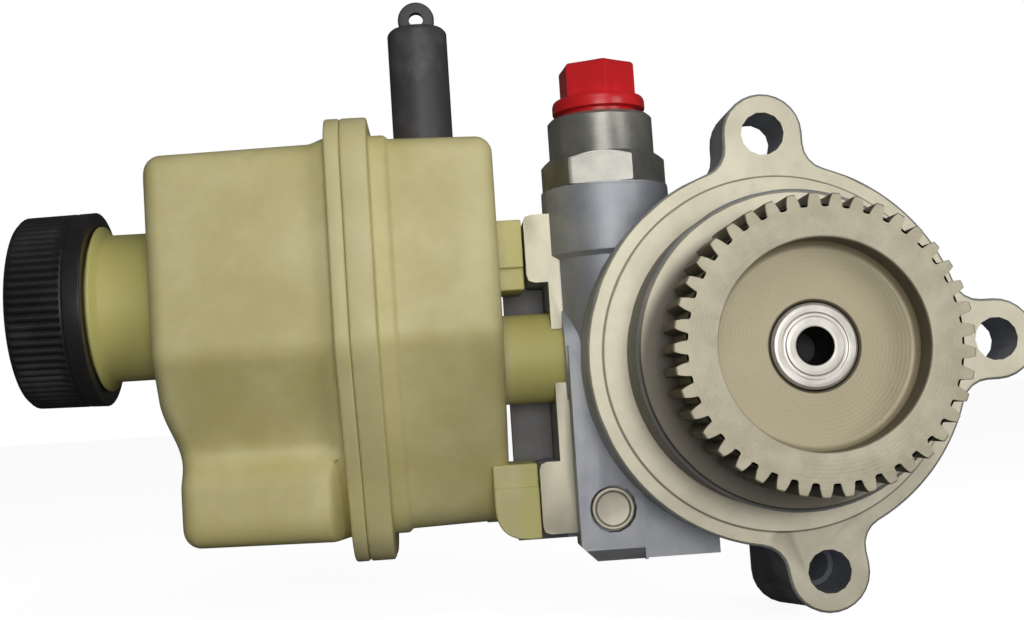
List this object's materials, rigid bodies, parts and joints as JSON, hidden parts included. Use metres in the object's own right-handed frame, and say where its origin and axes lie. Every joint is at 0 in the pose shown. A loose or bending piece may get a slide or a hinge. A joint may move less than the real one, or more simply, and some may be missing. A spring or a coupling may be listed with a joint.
{
  "type": "power steering pump",
  "caption": "Gear driven vane pump for power steering in a cast housing, with a moulded fluid reservoir, screw cap and plugged outlet.",
  "frame": {"origin": "on the drive shaft's axis, in the plane of the mounting flange's front face", "axes": "+Z along the filler neck, towards the filler cap; -Y along the drive shaft, out of the gear; +X along the valve column, towards the outlet"},
  "size_m": [0.1654, 0.1094, 0.2481],
  "materials": {
    "housing_cast": "as-cast, fine grained, machined on the flange and pads",
    "gear_steel": "machined and tempered",
    "shaft_steel": "ground",
    "bearing_steel": "polished",
    "cage_brass": "satin",
    "bush_bronze": "satin",
    "ring_steel": "phosphated",
    "seal_rubber": "matt",
    "cartridge_steel": "ground",
    "valve_steel": "ground",
    "union_steel": "zinc plated",
    "bolt_steel": "zinc plated",
    "plug_steel": "matt, bare",
    "plug_plastic": "moulded",
    "reservoir_plastic": "natural moulded nylon, slightly translucent",
    "cap_plastic": "moulded, ribbed side",
    "nipple_rubber": "matt"
  },
  "bodies": {
    "housing": {"pump_body": "housing_cast", "rear_cover": "housing_cast", "bearing_outer_race": "bearing_steel", "front_bush": "bush_bronze", "rear_bush": "bush_bronze", "snap_ring": "ring_steel", "shaft_seal": "seal_rubber", "cover_o_ring": "seal_rubber", "union_o_ring": "seal_rubber", "suction_o_ring": "seal_rubber", "front_side_plate": "cartridge_steel", "cam_ring": "cartridge_steel", "rear_side_plate": "cartridge_steel", "dowel_pin_1": "cartridge_steel", "dowel_pin_2": "cartridge_steel", "valve_spring": "valve_steel", "outlet_union": "union_steel", "cover_bolt_1": "bolt_steel", "cover_bolt_2": "bolt_steel", "cover_bolt_3": "bolt_steel", "cover_bolt_4": "bolt_steel", "reservoir_bolt_1": "bolt_steel", "reservoir_bolt_2": "bolt_steel", "gallery_plug": "plug_steel", "reservoir_upper_half": "reservoir_plastic", "reservoir_lower_half": "reservoir_plastic"},
    "shaft": {"drive_shaft": "shaft_steel", "drive_gear": "gear_steel", "bearing_inner_race": "bearing_steel", "rotor": "cartridge_steel", "vane_1": "cartridge_steel", "vane_2": "cartridge_steel", "vane_3": "cartridge_steel", "vane_4": "cartridge_steel", "vane_5": "cartridge_steel", "vane_6": "cartridge_steel", "vane_7": "cartridge_steel", "vane_8": "cartridge_steel", "vane_9": "cartridge_steel", "vane_10": "cartridge_steel"},
    "cage": {"bearing_cage": "cage_brass", "bearing_ball_1": "bearing_steel", "bearing_ball_2": "bearing_steel", "bearing_ball_3": "bearing_steel", "bearing_ball_4": "bearing_steel", "bearing_ball_5": "bearing_steel", "bearing_ball_6": "bearing_steel", "bearing_ball_7": "bearing_steel", "bearing_ball_8": "bearing_steel"},
    "cap_seal": {"cap_gasket": "seal_rubber"},
    "cap": {"filler_cap": "cap_plastic"},
    "spool": {"valve_spool": "valve_steel"},
    "port_plug": {"outlet_plug": "plug_plastic"},
    "rubber_cap": {"nipple_cap": "nipple_rubber"}
  },
  "joints": [
    {"name": "shaft_spin", "type": "hinge", "parent": "housing", "child": "shaft", "pos_m": [0, -0.0069, 0], "axis": [0, 1, 0], "continuous": true},
    {"name": "cage_spin", "type": "hinge", "parent": "housing", "child": "cage", "pos_m": [0, -0.0069, 0], "axis": [0, 1, 0], "continuous": true},
    {"name": "cap_lift", "type": "slide", "parent": "housing", "child": "cap_seal", "axis": [0, 0, 1], "range_m": [0, 0.0151]},
    {"name": "cap_turn", "type": "hinge", "parent": "cap_seal", "child": "cap", "pos_m": [0.0233, 0.035, 0.1667], "axis": [0, 0, 1], "range_deg": [0, 1080]},
    {"name": "spool_slide", "type": "slide", "parent": "housing", "child": "spool", "axis": [-1, 0, 0], "range_m": [0, 0.004], "stiffness_N_per_m": 1500, "springref_m": -0.003, "deforming": ["valve_spring"]},
    {"name": "plug_pull", "type": "slide", "parent": "housing", "child": "port_plug", "axis": [1, 0, 0], "range_m": [0, 0.012]},
    {"name": "nipple_cap_pull", "type": "slide", "parent": "housing", "child": "rubber_cap", "axis": [1, 0, 0], "range_m": [0, 0.032]}
  ],
  "couplings": [
    {"joint": "cage_spin", "follows": "shaft_spin", "ratio": 0.38753},
    {"joint": "cap_lift", "follows": "cap_turn", "m_per_rad": 0.00079577}
  ]
}
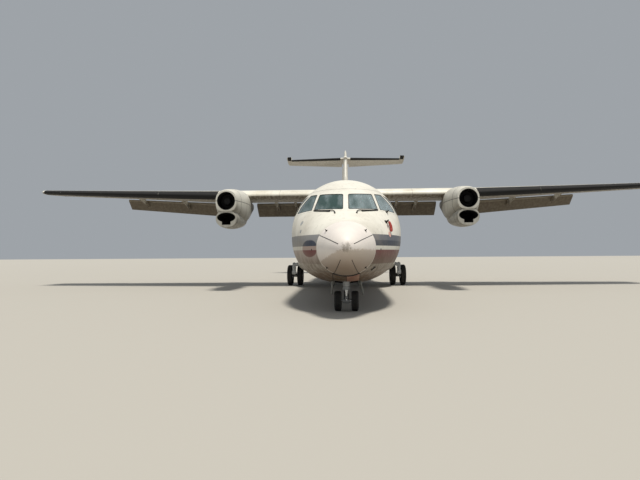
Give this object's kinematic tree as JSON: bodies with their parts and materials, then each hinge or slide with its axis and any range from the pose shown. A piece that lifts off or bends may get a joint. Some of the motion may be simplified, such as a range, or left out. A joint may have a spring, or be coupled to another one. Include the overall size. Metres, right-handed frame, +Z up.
{
  "type": "turboprop airliner",
  "caption": "High-wing T-tail regional airliner parked on its gear, flaps down, both propellers off; gear wheels, nose steering, flaps, control surfaces and doors move.",
  "frame": {"origin": "on the floor, under the middle of the whole aircraft", "axes": "+X to the aircraft's port side, -Y forward to the nose, +Z up"},
  "size_m": [24.57, 22.67, 7.59],
  "materials": {
    "white_paint": "satin",
    "grey_paint": "satin",
    "gear_paint": "satin",
    "flight_deck_glass": "gloss",
    "tyre_rubber": "matte",
    "wheel_alloy": "satin",
    "engine_metal": "satin",
    "exhaust_metal": "matte",
    "panel_plastic": "matte",
    "seat_cloth": "matte"
  },
  "bodies": {
    "airframe": {"radome": "white_paint", "nose_section": "white_paint", "forward_fuselage": "white_paint", "centre_fuselage": "white_paint", "rear_fuselage": "white_paint", "rear_baggage_section": "white_paint", "tail_section": "white_paint", "wing_fairing": "white_paint", "wing_centre": "white_paint", "wing_outer_left": "white_paint", "wing_outer_right": "white_paint", "nacelle_left": "white_paint", "nacelle_right": "white_paint", "engine_left": "engine_metal", "engine_right": "engine_metal", "exhaust_left": "exhaust_metal", "exhaust_right": "exhaust_metal", "fin": "white_paint", "stabilizer": "white_paint", "sponson_left": "white_paint", "sponson_right": "white_paint", "windscreen_left": "flight_deck_glass", "windscreen_right": "flight_deck_glass", "side_window_front_left": "flight_deck_glass", "side_window_front_right": "flight_deck_glass", "side_window_rear_left": "flight_deck_glass", "side_window_rear_right": "flight_deck_glass", "instrument_panel": "panel_plastic", "pilot_seat_left": "seat_cloth", "pilot_seat_right": "seat_cloth", "nose_gear_leg": "gear_paint", "nose_gear_door_left": "white_paint", "nose_gear_door_right": "white_paint", "nose_gear_door_shut_left": "white_paint", "nose_gear_door_shut_right": "white_paint", "main_gear_leg_left": "gear_paint", "main_gear_leg_right": "gear_paint", "service_door": "white_paint"},
    "nose_steering": {"nose_gear_steer": "gear_paint"},
    "nose_wheels": {"nose_wheel_hubs": "wheel_alloy", "nose_tyre_left": "tyre_rubber", "nose_tyre_right": "tyre_rubber"},
    "main_wheels_left": {"main_wheel_hubs_left": "wheel_alloy", "main_tyre_left_inner": "tyre_rubber", "main_tyre_left_outer": "tyre_rubber"},
    "main_wheels_right": {"main_wheel_hubs_right": "wheel_alloy", "main_tyre_right_inner": "tyre_rubber", "main_tyre_right_outer": "tyre_rubber"},
    "flap_inner_left": {"flap_inner_left": "grey_paint"},
    "flap_inner_right": {"flap_inner_right": "grey_paint"},
    "flap_outer_left": {"flap_outer_left": "grey_paint"},
    "flap_outer_right": {"flap_outer_right": "grey_paint"},
    "aileron_left": {"aileron_left": "white_paint"},
    "aileron_right": {"aileron_right": "white_paint"},
    "elevators": {"elevator_left": "white_paint", "elevator_right": "white_paint"},
    "rudder": {"rudder": "white_paint"},
    "cargo_door": {"cargo_door": "white_paint"},
    "passenger_door": {"passenger_door": "white_paint"}
  },
  "joints": [
    {"name": "nose_gear_steering", "type": "hinge", "parent": "airframe", "child": "nose_steering", "pos_m": [0, -9.635, 0.225], "axis": [0, 0, 1], "range_deg": [-60, 60]},
    {"name": "nose_wheel_spin", "type": "hinge", "parent": "nose_steering", "child": "nose_wheels", "pos_m": [0, -9.635, 0.225], "axis": [1, 0, 0], "continuous": true},
    {"name": "main_wheel_spin_left", "type": "hinge", "parent": "airframe", "child": "main_wheels_left", "pos_m": [2.05, -0.855, 0.406], "axis": [1, 0, 0], "continuous": true},
    {"name": "main_wheel_spin_right", "type": "hinge", "parent": "airframe", "child": "main_wheels_right", "pos_m": [-2.05, -0.855, 0.406], "axis": [1, 0, 0], "continuous": true},
    {"name": "flap_inner_left_hinge", "type": "hinge", "parent": "airframe", "child": "flap_inner_left", "pos_m": [1.72, -0.386, 3.20008], "axis": [1, 0, 0], "range_deg": [0, 45]},
    {"name": "flap_inner_right_hinge", "type": "hinge", "parent": "airframe", "child": "flap_inner_right", "pos_m": [-1.72, -0.386, 3.20008], "axis": [1, 0, 0], "range_deg": [0, 45]},
    {"name": "flap_outer_left_hinge", "type": "hinge", "parent": "airframe", "child": "flap_outer_left", "pos_m": [4.88, -0.38689, 3.20317], "axis": [0.9979, -0.0177, 0.0617], "range_deg": [0, 45]},
    {"name": "flap_outer_right_hinge", "type": "hinge", "parent": "airframe", "child": "flap_outer_right", "pos_m": [-4.88, -0.38689, 3.20317], "axis": [0.9979, 0.0177, -0.0617], "range_deg": [0, 45]},
    {"name": "aileron_left_hinge", "type": "hinge", "parent": "airframe", "child": "aileron_left", "pos_m": [9.255, -0.35146, 3.72065], "axis": [0.9988, -0.027, 0.0413], "range_deg": [-14, 14]},
    {"name": "aileron_right_hinge", "type": "hinge", "parent": "airframe", "child": "aileron_right", "pos_m": [-9.255, -0.35146, 3.72065], "axis": [0.9988, 0.027, -0.0413], "range_deg": [-14, 14]},
    {"name": "elevator_hinge", "type": "hinge", "parent": "airframe", "child": "elevators", "pos_m": [0, 10.465, 7.05], "axis": [1, 0, 0], "range_deg": [0, 38]},
    {"name": "rudder_hinge", "type": "hinge", "parent": "airframe", "child": "rudder", "pos_m": [0, 9.01341, 3.12], "axis": [0, 0.3293, 0.9442], "range_deg": [-42, 12]},
    {"name": "cargo_door_hinge", "type": "hinge", "parent": "airframe", "child": "cargo_door", "pos_m": [1.184, -6.25, 2.714], "axis": [0, -1, 0], "range_deg": [0, 100]},
    {"name": "passenger_door_hinge", "type": "hinge", "parent": "airframe", "child": "passenger_door", "pos_m": [1.13936, 4.22941, 1.334], "axis": [-0.2521, 0.9677, 0], "range_deg": [0, 130]}
  ],
  "couplings": [
    {"joint": "flap_inner_right_hinge", "follows": "flap_inner_left_hinge", "ratio": 1},
    {"joint": "flap_outer_left_hinge", "follows": "flap_inner_left_hinge", "ratio": 1},
    {"joint": "flap_outer_right_hinge", "follows": "flap_inner_left_hinge", "ratio": 1},
    {"joint": "aileron_right_hinge", "follows": "aileron_left_hinge", "ratio": -1}
  ]
}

WHAT YOU SHOULD DO :: Copy out all lines that carry the word "parts".

RESPONSE ::
List this object's materials, rigid bodies, parts and joints as JSON, hidden parts included. Use metres in the object's own right-handed frame, and say where its origin and axes lie. Every joint is at 0 in the pose shown. A loose or bending piece may get a slide or a hinge. A joint may move less than the real one, or more simply, and some may be missing. A spring or a coupling may be listed with a joint.
Give this object's kinematic tree as JSON: bodies with their parts and materials, then each hinge or slide with its axis and any range from the pose shown. A piece that lifts off or bends may get a joint. Some of the motion may be simplified, such as a range, or left out. A joint may have a spring, or be coupled to another one. Include the overall size. Metres, right-handed frame, +Z up.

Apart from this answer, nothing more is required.